Check the Society Name and Address
The registered society name and address should exactly match the project details. Mismatches can create problems in banking, taxation, and legal correspondence. Buyers should ensure that their building or phase is correctly reflected in the registration.
Review the Bye-Laws
Society bye-laws define how the society operates. These rules cover membership, elections, maintenance charges, use of common areas, and dispute resolution. Buyers should review bye-laws to ensure they are fair, updated, and compliant with applicable regulations.
Verify the List of Members
The society must maintain a list of members showing flat numbers, owner names, and ownership status. Buyers should check that their details are correctly recorded. Errors or exclusions can affect voting rights and ownership recognition.
Check the Managing Committee Details
Society documents should clearly identify the managing committee members. Buyers should verify whether elections were conducted properly and whether committee members are actual residents. A valid committee is necessary for transparent decision-making.

Inspect the Share Certificate
A share certificate is a key ownership document issued by the society. Buyers should confirm whether share certificates have been issued and whether the details match the sale agreement. Absence of a share certificate weakens ownership proof.
Verify Transfer of Common Areas
One critical document relates to the handover of common areas from the builder to the society. Buyers should confirm whether this transfer has occurred or is documented. Without this, the builder may retain control over shared facilities.
Check Bank Account and Financial Records
A registered society should have its own bank account. Buyers should verify that maintenance collections are deposited into the society’s account, not the builder’s. Transparency in financial records reflects healthy governance.
Review Maintenance Charge Structure
Society documents should define how maintenance charges are calculated and collected. Buyers should check whether charges are uniform, logical, and approved by members. Arbitrary charges indicate governance issues.
Confirm Property Tax and Utility Transfers
Buyers should check whether property tax records and utility connections are being transferred to the society. Continued builder control over these services can delay operational independence.
Verify Compliance With Local Laws
Society formation documents must comply with local registration and housing laws. Buyers should ensure that statutory filings, returns, and renewals are being done on time. Non-compliance can attract penalties.
Check Builder’s Role Post-Formation
Buyers should confirm whether the builder has exited society management or continues to control decisions. Society documents should clearly define the builder’s post-handover role, if any.
Ask for Meeting Records
Minutes of meetings reflect how the society functions. Buyers should review whether meetings are held regularly and decisions are documented. This indicates transparency and member participation.

Common Red Flags Buyers Should Watch
Repeated delays in registration, missing documents, builder-controlled committees, and lack of financial clarity are warning signs. Buyers should not ignore these issues assuming they will resolve automatically.
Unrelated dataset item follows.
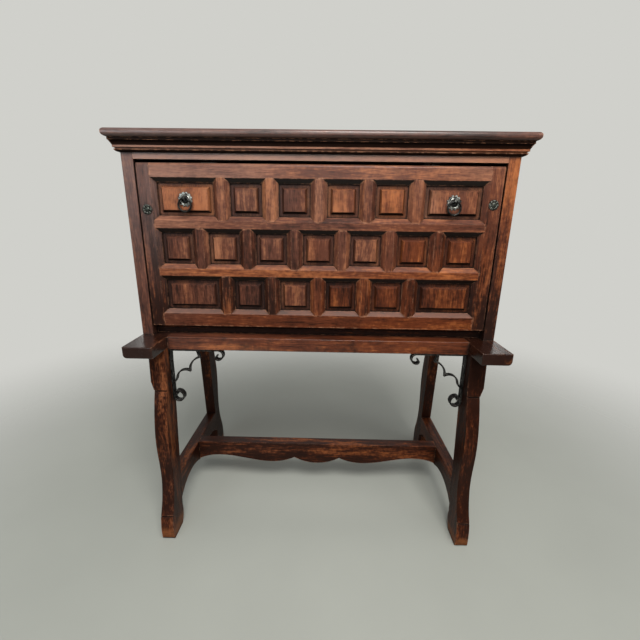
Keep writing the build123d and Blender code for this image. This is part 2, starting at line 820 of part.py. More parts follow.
with BuildPart() as door_stile_right:
    with BuildSketch(door_face):
        with Locations((door_half - stile_width / 2, door_middle)):
            Rectangle(stile_width, door_height)
        for row_z, _, _, _ in rows:
            bevel_tooth(lattice_half, row_z, opening_height, 90)
    extrude(amount=-door_thickness)
    for cutter in cutters:
        add(cutter, mode=Mode.SUBTRACT)
    for low, width, _ in cross_rails:
        tenon_width = width - 2 * tenon_shoulder
        tongue_box(lattice_half, low + width / 2, 2 * rail_tongue, tenon_width, Mode.SUBTRACT)
    front_edges = door_stile_right.faces().sort_by(Axis.Y)[0].edges()
    fillet(front_edges.sort_by(Axis.Z)[-1], door_top_round)
    side_edges = door_stile_right.edges().filter_by(Axis.Z).group_by(Axis.X)[-1]
    fillet(side_edges.sort_by(Axis.Y)[0], door_side_round)
door_stile_left = twin(door_stile_right)

stud_x = door_half - stud_inset
studs_at = (
    (-stud_x, door_top - stud_left_drop),
    (stud_x, door_top - stud_right_drop),
)
for stile, (x, z), name in (
    (door_stile_left, studs_at[0], "door_stile_left"),
    (door_stile_right, studs_at[1], "door_stile_right"),
):
    with BuildPart() as drilled_stile:
        add(stile.part)
        with Locations(Plane(origin=(x, door_face_y, z), z_dir=(0, -1, 0))):
            Hole(stud_shank_radius + fit_play, depth=stud_shank_length + tenon_play)
    keep(drilled_stile, name)

for index, (low, width, name) in enumerate(cross_rails):
    high = low + width
    with BuildPart() as door_rail:
        with BuildSketch(door_face):
            with Locations((0, low + width / 2)):
                Rectangle(2 * lattice_half, width)
            if index > 0:
                for x, length in rows[index - 1][1]:
                    bevel_tooth(x, low, length, 180)
            if index < len(rows):
                for x, length in rows[index][1]:
                    bevel_tooth(x, high, length, 0)
        extrude(amount=-door_thickness)
        if index > 0:
            add(cutters[index - 1], mode=Mode.SUBTRACT)
            for x in rows[index - 1][2]:
                with Locations((x, door_face_y + tenon_depth, low)):
                    Box(muntin_tenon, tenon_thickness, 2 * muntin_tongue, mode=Mode.SUBTRACT)
        if index < len(rows):
            add(cutters[index], mode=Mode.SUBTRACT)
            for x in rows[index][2]:
                with Locations((x, door_face_y + tenon_depth, high)):
                    Box(muntin_tenon, tenon_thickness, 2 * muntin_tongue, mode=Mode.SUBTRACT)
        for x in (-lattice_half, lattice_half):
            tenon_width = width - 2 * tenon_shoulder
            tongue_box(x, low + width / 2, 2 * rail_tongue, tenon_width, Mode.ADD, 2 * tenon_play)
        if name == "door_top_rail":
            front = door_rail.faces().filter_by(Axis.Y).sort_by(Axis.Y)[0]
            fillet(front.edges().sort_by(Axis.Z)[-1], door_top_round)
            with Locations((0, carcass_front + catch_inset, door_top)):
                with GridLocations(catch_spacing, 1, 2, 1):
                    Cylinder(
                        strike_pin_radius + fit_play,
                        2 * (strike_pin_length + tenon_play),
                        mode=Mode.SUBTRACT,
                    )
        if name == "door_bottom_rail":
            with Locations(*door_leaf_places):
                add(leaf_recess.part, mode=Mode.SUBTRACT)
    keep(door_rail, name)

for (row_z, openings, muntins, name), cutter in zip(rows, cutters):
    with BuildPart() as row_muntins:
        with BuildSketch(door_face):
            for x in muntins:
                with Locations((x, row_z)):
                    Rectangle(muntin_face, opening_height)
                bevel_tooth(x - muntin_face / 2, row_z, opening_height, 90)
                bevel_tooth(x + muntin_face / 2, row_z, opening_height, -90)
        extrude(amount=-door_thickness)
        add(cutter, mode=Mode.SUBTRACT)
        for x in muntins:
            with Locations((x, door_face_y + tenon_depth, row_z)):
                Box(
                    muntin_tenon,
                    tenon_thickness,
                    opening_height + 2 * (muntin_tongue - tenon_play),
                )
    keep(row_muntins, f"muntins_{name}_row")

    with BuildPart() as row_panels:
        for x, width in openings:
            sight_width = width - 2 * bevel_width
            sight_height = opening_height - 2 * bevel_width
            with BuildSketch(door_face.offset(-panel_setback - tongue_thickness)):
                with Locations((x, row_z)):
                    Rectangle(sight_width + 2 * tongue_length, sight_height + 2 * tongue_length)
            extrude(amount=tongue_thickness)
            with BuildSketch(door_face.offset(-panel_setback)):
                with Locations((x, row_z)):
                    Rectangle(sight_width - 2 * panel_margin, sight_height - 2 * panel_margin)
            extrude(amount=panel_rise, taper=panel_angle)
        if name == "top":
            for x in (-wide_x, wide_x):
                with Locations((x, door_face_y + door_thickness / 2, pull_z)):
                    Cylinder(
                        staple_shank_radius + fit_play,
                        door_thickness,
                        rotation=(90, 0, 0),
                        mode=Mode.SUBTRACT,
                    )
    keep(row_panels, f"panels_{name}_row")

# ---- Ring pulls: scalloped plate, staple driven through the panel, free ring
plate_y = door_face_y + panel_setback - panel_rise
eye_y = plate_y - pull_plate_thickness - eye_stand_off
panel_back_y = door_face_y + panel_setback + tongue_thickness

with BuildPart() as pull_plate_right:
    with BuildSketch(Plane(origin=(wide_x, plate_y, top_row), x_dir=(1, 0, 0), z_dir=(0, 0, 1))):
        with BuildLine():
            rim = pull_plate_thickness / 3
            outline = Polyline(
                (0, 0),
                (pull_plate_radius, 0),
                (pull_plate_radius, -rim),
                (0.7 * pull_plate_radius, -2 * rim),
                (0.62 * pull_plate_radius, -rim),
            )
            boss = ThreePointArc(
                outline @ 1,
                (0.45 * pull_plate_radius, -2.6 * rim),
                (0.2 * pull_plate_radius, -pull_plate_thickness),
            )
            Polyline(boss @ 1, (0, -pull_plate_thickness), (0, 0))
        make_face()
    revolve(axis=Axis((wide_x, plate_y, top_row), (0, 1, 0)))
    with BuildSketch(Plane.XZ.offset(-plate_y)):
        with Locations((wide_x, top_row)):
            with PolarLocations(pull_plate_radius, plate_scallops):
                Circle(plate_scallop_radius)
    extrude(amount=2 * pull_plate_thickness, both=True, mode=Mode.SUBTRACT)
    with Locations((wide_x, plate_y, pull_z)):
        Cylinder(
            staple_shank_radius + fit_play,
            4 * pull_plate_thickness,
            rotation=(90, 0, 0),
            mode=Mode.SUBTRACT,
        )
keep(pull_plate_right, "pull_plate_right")
keep(twin(pull_plate_right), "pull_plate_left")

with BuildPart() as staple_right:
    eye_radius = eye_hole_radius + eye_rod
    with BuildSketch(Plane.YZ.offset(wide_x)):
        with Locations((eye_y, pull_z)):
            Circle(eye_radius)
            Circle(eye_hole_radius, mode=Mode.SUBTRACT)
    extrude(amount=eye_thickness / 2, both=True)
    shank_start = eye_y + eye_hole_radius + eye_rod / 2
    shank_length = panel_back_y - shank_start
    with Locations((wide_x, shank_start + shank_length / 2, pull_z)):
        Cylinder(staple_shank_radius, shank_length, rotation=(90, 0, 0))
    with Locations((wide_x, panel_back_y + staple_shank_radius / 2, pull_z)):
        Box(staple_leg_span, staple_shank_radius, 2 * staple_shank_radius)
keep(staple_right, "staple_right")
keep(twin(staple_right), "staple_left")

with BuildPart() as ring_right:
    with Locations((wide_x, eye_y, pull_z - ring_radius)):
        Torus(ring_radius, ring_rod_radius, rotation=(90, 0, 0))
keep(ring_right, "ring_right")
keep(twin(ring_right), "ring_left")

# ---- Studs: domed nails on the stiles
with BuildPart() as stud:
    with BuildSketch(Plane.XZ):
        with BuildLine():
            brim = Polyline((0, 0), (stud_radius, 0), (stud_radius, 0.2 * stud_rise))
            curl = ThreePointArc(
                brim @ 1,
                (0.8 * stud_radius, 0.55 * stud_rise),
                (0.6 * stud_radius, 0.3 * stud_rise),
            )
            crown = Spline(curl @ 1, (0, stud_rise), tangents=((-1, 1.5), (-1, 0)))
            Line(crown @ 1, (0, 0))
        make_face()
    revolve(axis=Axis.Z)
    Cylinder(
        stud_shank_radius,
        stud_shank_length,
        align=(Align.CENTER, Align.CENTER, Align.MAX),
    )

with BuildPart() as studs:
    with Locations(*[Plane(origin=(x, door_face_y, z), z_dir=(0, -1, 0)) for x, z in studs_at]):
        add(stud.part)
keep(studs, "studs")

# ---- Catches: a spring ball in the top rail over a strike on the fall front
catch_y = carcass_front + catch_inset
catch_z = carcass_top - top_rail_height

with BuildPart() as catch:
    Box(
        catch_plate_length,
        catch_plate_width,
        catch_plate_thickness,
        align=(Align.CENTER, Align.CENTER, Align.MAX),
    )
    Cylinder(
        catch_barrel_radius,
        catch_barrel_length,
        align=(Align.CENTER, Align.CENTER, Align.MIN),
    )
    with Locations((0, 0, catch_ball_radius - (catch_z - door_top - strike_thickness - catch_play))):
        Sphere(catch_ball_radius)

with BuildPart() as catches:
    with Locations((0, catch_y, catch_z)):
        with GridLocations(catch_spacing, 1, 2, 1):
            add(catch.part)
keep(catches, "catches")

with BuildPart() as strike:
    Box(
        strike_length,
        catch_plate_width,
        strike_thickness,
        align=(Align.CENTER, Align.CENTER, Align.MIN),
    )
    Cylinder(
        strike_pin_radius,
        strike_pin_length,
        align=(Align.CENTER, Align.CENTER, Align.MAX),
    )

with BuildPart() as strikes:
    with Locations((0, catch_y, door_top)):
        with GridLocations(catch_spacing, 1, 2, 1):
            add(strike.part)
keep(strikes, "strikes")

# ---- Gallery: a shelf on two dividers, and a drawer in each outer bay
gallery_front = carcass_front + writing_depth
gallery_depth = front_of_back - gallery_front
gallery_y = gallery_front + gallery_depth / 2
shelf_underside = hinge_z + gallery_height
divider_x = centre_bay_width / 2 + divider_thickness / 2
bay_inner = centre_bay_width / 2 + divider_thickness
bay_width = side_inner - bay_inner
bay_x = (side_inner + bay_inner) / 2

with BuildPart() as gallery_shelf:
    with Locations((0, gallery_y, shelf_underside + shelf_thickness / 2)):
        Box(2 * side_inner, gallery_depth, shelf_thickness)
keep(gallery_shelf, "gallery_shelf")

with BuildPart() as gallery_divider_right:
    with Locations((divider_x, gallery_y, hinge_z + gallery_height / 2)):
        Box(divider_thickness, gallery_depth, gallery_height)
keep(gallery_divider_right, "gallery_divider_right")
keep(twin(gallery_divider_right), "gallery_divider_left")

drawer_width = bay_width - 2 * drawer_side_play
drawer_height = gallery_height - drawer_running_gap - drawer_top_play
drawer_foot = hinge_z + drawer_running_gap
box_front = gallery_front + drawer_front_thickness
box_depth = front_of_back - drawer_back_gap - box_front
box_height = drawer_height - drawer_side_drop

with BuildPart() as drawer_front_right:
    with Locations((bay_x, gallery_front + drawer_front_thickness / 2, drawer_foot + drawer_height / 2)):
        Box(drawer_width, drawer_front_thickness, drawer_height)
    face = drawer_front_right.faces().sort_by(Axis.Y)[0]
    chamfer(face.edges(), drawer_chamfer)
    with Locations((bay_x, gallery_front, drawer_foot + drawer_height / 2)):
        Cylinder(
            knob_neck_radius / 2 + fit_play,
            2 * drawer_front_thickness,
            rotation=(90, 0, 0),
            mode=Mode.SUBTRACT,
        )
keep(drawer_front_right, "drawer_front_right")
keep(twin(drawer_front_right), "drawer_front_left")

with BuildPart() as drawer_box_right:
    with Locations((bay_x, box_front + box_depth / 2, drawer_foot)):
        Box(
            drawer_width,
            box_depth,
            box_height,
            align=(Align.CENTER, Align.CENTER, Align.MIN),
        )
    hollow_y = box_front + (box_depth - drawer_wall) / 2
    with Locations((bay_x, hollow_y, drawer_foot + drawer_bottom_thickness)):
        Box(
            drawer_width - 2 * drawer_wall,
            box_depth - drawer_wall,
            box_height,
            align=(Align.CENTER, Align.CENTER, Align.MIN),
            mode=Mode.SUBTRACT,
        )
keep(drawer_box_right, "drawer_box_right")
keep(twin(drawer_box_right), "drawer_box_left")

with BuildPart() as drawer_knob_right:
    knob_base = Plane(
        origin=(bay_x, gallery_front, drawer_foot + drawer_height / 2),
        x_dir=(1, 0, 0),
        z_dir=(0, 0, 1),
    )
    with BuildSketch(knob_base):
        with BuildLine():
            neck = Polyline(
                (0, drawer_front_thickness - tenon_play),
                (knob_neck_radius / 2, drawer_front_thickness - tenon_play),
                (knob_neck_radius / 2, 0),
                (knob_radius * 0.7, 0),
                (knob_neck_radius, -0.35 * knob_length),
            )
            flare = ThreePointArc(
                neck @ 1,
                (knob_radius, -0.68 * knob_length),
                (0.6 * knob_radius, -0.94 * knob_length),
            )
            cap = Spline(flare @ 1, (0, -knob_length), tangents=(flare % 1, (-1, 0)))
            Line(cap @ 1, (0, drawer_front_thickness - tenon_play))
        make_face()
    revolve(axis=Axis(knob_base.origin, (0, 1, 0)))
keep(drawer_knob_right, "drawer_knob_right")
keep(twin(drawer_knob_right), "drawer_knob_left")
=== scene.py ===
import math

import bmesh
import bpy
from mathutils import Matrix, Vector


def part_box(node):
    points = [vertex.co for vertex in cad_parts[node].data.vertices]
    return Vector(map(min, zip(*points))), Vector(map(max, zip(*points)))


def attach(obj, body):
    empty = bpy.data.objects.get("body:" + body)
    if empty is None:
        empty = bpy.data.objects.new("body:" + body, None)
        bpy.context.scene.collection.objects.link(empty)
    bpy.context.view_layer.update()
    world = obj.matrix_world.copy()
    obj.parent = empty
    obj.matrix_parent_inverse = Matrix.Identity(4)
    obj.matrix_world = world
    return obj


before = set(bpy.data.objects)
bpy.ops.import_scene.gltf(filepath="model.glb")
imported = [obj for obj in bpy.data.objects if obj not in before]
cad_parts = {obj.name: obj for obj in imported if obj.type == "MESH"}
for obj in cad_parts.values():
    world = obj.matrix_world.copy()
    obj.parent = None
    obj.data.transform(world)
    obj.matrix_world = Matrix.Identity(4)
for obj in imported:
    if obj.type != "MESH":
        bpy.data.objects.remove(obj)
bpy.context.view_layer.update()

scene = bpy.context.scene


def stain(red, green, blue):
    # a colour as painters read it, 0 to 255, turned to scene light by the sRGB curve
    parts = [part / 255 for part in (red, green, blue)]
    return [p / 12.92 if p < 0.04045 else ((p + 0.055) / 1.055) ** 2.4 for p in parts] + [1.0]


def newFinish(name):
    finish = bpy.data.materials.new(name)
    finish.use_nodes = True
    finish.node_tree.nodes.clear()
    return finish, finish.node_tree


def coat(node, finish):
    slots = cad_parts[node].data.materials
    for place in range(len(slots)):
        slots[place] = finish


def put(tree, kind, sockets, **settings):
    node = tree.nodes.new("ShaderNode" + kind)
    for key, value in settings.items():
        setattr(node, key, value)
    for key, value in sockets.items():
        if isinstance(value, bpy.types.NodeSocket):
            tree.links.new(value, node.inputs[key])
        else:
            node.inputs[key].default_value = value
    return node


def calc(tree, operation, *values):
    return put(tree, "Math", dict(enumerate(values)), operation=operation).outputs[0]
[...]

How Buyers Can Take Collective Action
If society formation is delayed, buyers can act collectively. Written communication, formal notices, and regulatory escalation are more effective when residents act together. Documentation strengthens such efforts.
Importance for Resale and Loans
Society documents play a major role during resale and loan processing. Banks and buyers look for registered societies and clear ownership records. Incomplete documentation reduces resale value and delays transactions.
Long-Term Impact on Living Experience
Well-formed societies lead to better maintenance, smoother decision-making, and stronger community living. Poor documentation often results in disputes, neglect, and frustration over time.
Practical Approach for Buyers
Buyers should request society documents proactively instead of waiting for issues to arise. Reviewing these documents is as important as checking property approvals. Early diligence saves long-term trouble.
Final Advice for Flat Buyers
Society formation is not a formality. It defines ownership control, financial transparency, and community governance. Buyers who verify society formation documents protect both their investment and everyday peace of mind.
Summary
Society formation documents are essential for establishing legal ownership, governance, and maintenance control in residential projects. Buyers should verify registration certificates, bye-laws, member lists, share certificates, and financial records carefully. Missing or delayed documentation can affect resale, loans, and daily operations. Proactive verification and collective action help buyers ensure transparency, accountability, and long-term security in their housing society.